Отчаянье мне веру придает.
Я всеми признан, изгнан отовсюду.
Он избег обычной участи русского интеллигента: он книжник, но не фарисей.
Он избег участи нувориша: не нажил богатства, особняка, мебели из карельской березы, драгоценностей «из дворца», виллы на Лазурном берегу. Живет, как скромный европейский ученый. И в доме у него очень мало вещей и очень много книг.
Недавно в Европе, загребая против течения, он просил не давать России кредитов, пока она не прекратит войну в Чечне, повторяя академика Сахарова, который просил из-за Афганистана не давать нам ни зерна пшеницы.
У него только два недостатка.
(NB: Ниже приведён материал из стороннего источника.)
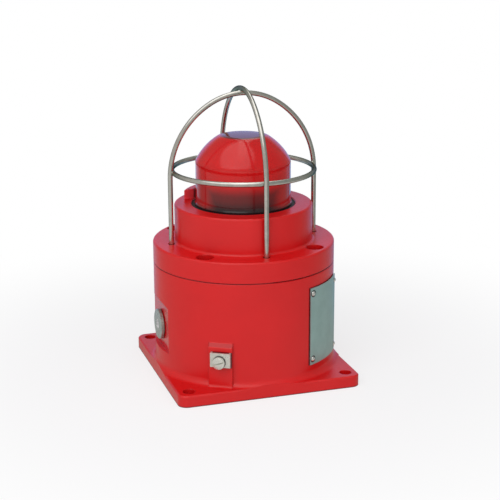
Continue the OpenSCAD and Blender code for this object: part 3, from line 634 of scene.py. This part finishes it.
def floor_material():
    """Pale floor. It keeps the object's shadow near it, and runs out to the white of the background."""
    material, tree = new_material("floor")
    place = tree.place()
    r = tree.length(*tree.axes(place)[:2])
    toward = tree.add("VectorMath", {0: place}, operation="NORMALIZE").outputs[0]
    ray = tree.add("LightPath").outputs
    dim = tree.product(ray["Is Diffuse Ray"], tree.fade(tree.dot(toward, FLOOR_FRONT), LIGHT_LIMITS))
    matt = tree.add("BsdfDiffuse", {"Color": tree.blend(dim, FLOOR, FLOOR_DIM)})
    white = tree.add("Emission", {"Color": WHITE, "Strength": 1.0})
    share = tree.product(ray["Is Camera Ray"], tree.step(r, SHADOW_R, SHADOW_WHITE, 1.0))
    lit = tree.add("MixShader", {0: share, 1: matt.outputs[0], 2: white.outputs[0]})
    gloss = tree.add("Emission", {"Color": floor_in_gloss(tree, r, toward), "Strength": 1.0})
    mix = tree.add("MixShader", {0: ray["Is Glossy Ray"], 1: lit.outputs[0], 2: gloss.outputs[0]})
    tree.add("OutputMaterial", {0: mix.outputs[0]})
    return material


def make_floor():
    """Square floor under the object, which isn't a part of it."""
    mesh = bpy.data.meshes.new("floor")
    h = FLOOR_HALF
    mesh.from_pydata([(-h, -h, 0), (h, -h, 0), (h, h, 0), (-h, h, 0)], [], [(0, 1, 2, 3)])
    mesh.materials.append(floor_material())
    floor = bpy.data.objects.new("floor", mesh)
    floor.location.z = -FLOOR_DROP
    bpy.context.scene.collection.objects.link(floor)


def room_in_gloss(tree, toward):
    """Colour of the room in a reflection: a softbox above and to the left, a strip high up behind, and a
    lavender backdrop low down behind."""
    up = tree.axes(toward)[2]
    colour = tree.blend(tree.step(tree.dot(toward, ROOM_LEFT_SIDE), ROOM_LIMITS), ROOM_RIGHT, ROOM)
    backdrop = tree.blend(tree.step(up, BACKDROP_TONE_HEIGHTS), BACKDROP, BACKDROP_HIGH)
    low = tree.product(tree.step(tree.dot(toward, BEHIND), BACKDROP_LIMITS), tree.fade(up, BACKDROP_HEIGHTS))
    colour = tree.blend(low, colour, backdrop)
    colour = tree.blend(tree.step(tree.dot(toward, SOFTBOX_MIDDLE), SOFTBOX_LIMITS), colour, SOFTBOX)
    beside = tree.math("ABSOLUTE", tree.dot(toward, STRIP_SIDE))
    along = tree.step(tree.dot(toward, STRIP_MIDDLE), STRIP_LIMITS)
    return tree.blend(tree.product(tree.fade(beside, STRIP_WIDTHS), along), colour, STRIP)


def make_world():
    """White to the camera and through glass, a studio to gloss, and a soft light to the rest."""
    world = bpy.data.worlds.new("world")
    world.use_nodes = True
    bpy.context.scene.world = world
    tree = Tree(world.node_tree)
    toward = tree.add("TexCoord").outputs["Generated"]
    ray = tree.add("LightPath").outputs
    soft = tree.blend(tree.step(tree.dot(toward, AMBIENT_SIDE), LIGHT_LIMITS), AMBIENT_BACK, AMBIENT)
    colour = tree.blend(ray["Is Glossy Ray"], soft, room_in_gloss(tree, toward))
    colour = tree.blend(tree.greatest(ray["Is Camera Ray"], ray["Is Transmission Ray"]), colour, WHITE)
    background = tree.add("Background", {"Color": colour, "Strength": 1.0})
    tree.add("OutputWorld", {0: background.outputs[0]})


# Lamps, which shine at the middle of the object: direction, distance, size and level
LAMPS = {
    "key": (studio(-28, 36), 1.7, 1.1, 0.32),
    "top": (studio(-5, 68), 1.5, 1.0, 0.155),
    "fill": (studio(32, 22), 2.0, 1.2, 0.12),
}
LAMP_TARGET_Z = 120 * MM


def make_lamp(name, back, distance, size, level):
    """Square soft lamp. Level is how bright a white surface that faces it becomes."""
    data = bpy.data.lights.new(name, "AREA")
    data.shape = "SQUARE"
    data.size = size
    data.energy = level * math.pi ** 2 * distance ** 2
    lamp = bpy.data.objects.new(name, data)
    turn = back.to_track_quat("Z", "Y").to_matrix().to_4x4()
    lamp.matrix_world = Matrix.Translation(UP * LAMP_TARGET_Z + back * distance) @ turn
    lamp.visible_camera = False
    lamp.visible_glossy = False
    bpy.context.scene.collection.objects.link(lamp)


bpy.context.scene.view_settings.view_transform = "Standard"
dress_outside()
dress_inside()
make_camera()
make_floor()
make_world()
for lamp_name, lamp_settings in LAMPS.items():
    make_lamp(lamp_name, *lamp_settings)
Он идеалист и верит, что через сорок (или 400) лет в России будет замечательная жизнь, как верили чеховские герои. Я-то, грешным делом, думаю, что скорее в России через четыре года (или 4 месяца) будет пыточное следствие. По Солженицыну, а не по Чехову.
Он идеалист и верит, что можно кого-то в чем-то убедить. Поэтому он ходит на все сборища, презентации, конференции и учит собравшихся добру. То есть бывает, что он захаживает на советы нечестивых, стоит на пути грешников и присаживается в собраниях развратителей. В пустыню нынче никто слушать не пойдет, даже Мессию.
Улыбка Борового раздражает многих. Он всегда улыбается. А когда он выходит из комнаты, его улыбка, подобно улыбке Чеширского кота, долго висит в воздухе.
Мудрецы, ученые и поэты – вообще загадочный народ из Ринашименто. Человеческий Дух родом из Возрождения, когда бы ни родился его носитель. Каждому Ученому можно сказать то, что говорит Аннунциата из «Тени» Шварца: «Вы ведь все равно что маленький ребенок. Вы вот не любите супа, а без супа что за обед! Вы отдаете белье в стирку без записи. И с таким же добродушным, веселым лицом пойдете вы прямо на смерть».
Айвенго вернули наследство по ходатайству доброго короля. У нас нет доброго короля, у нас есть злой Президент. Поэтому не о наследстве речь.
Не хотите хорошего депутата, мэра, президента – не надо. Не выбирайте. Ваше дело. Не хотите слушать – не слушайте. Ступайте себе мимо. Не хотите жить честно – живите, как вздумается. Предавайте, отрекайтесь, мимикрируйте.
Я прошу только об одном: не кидайте следующую гранату. Надеюсь, это вас не затруднит.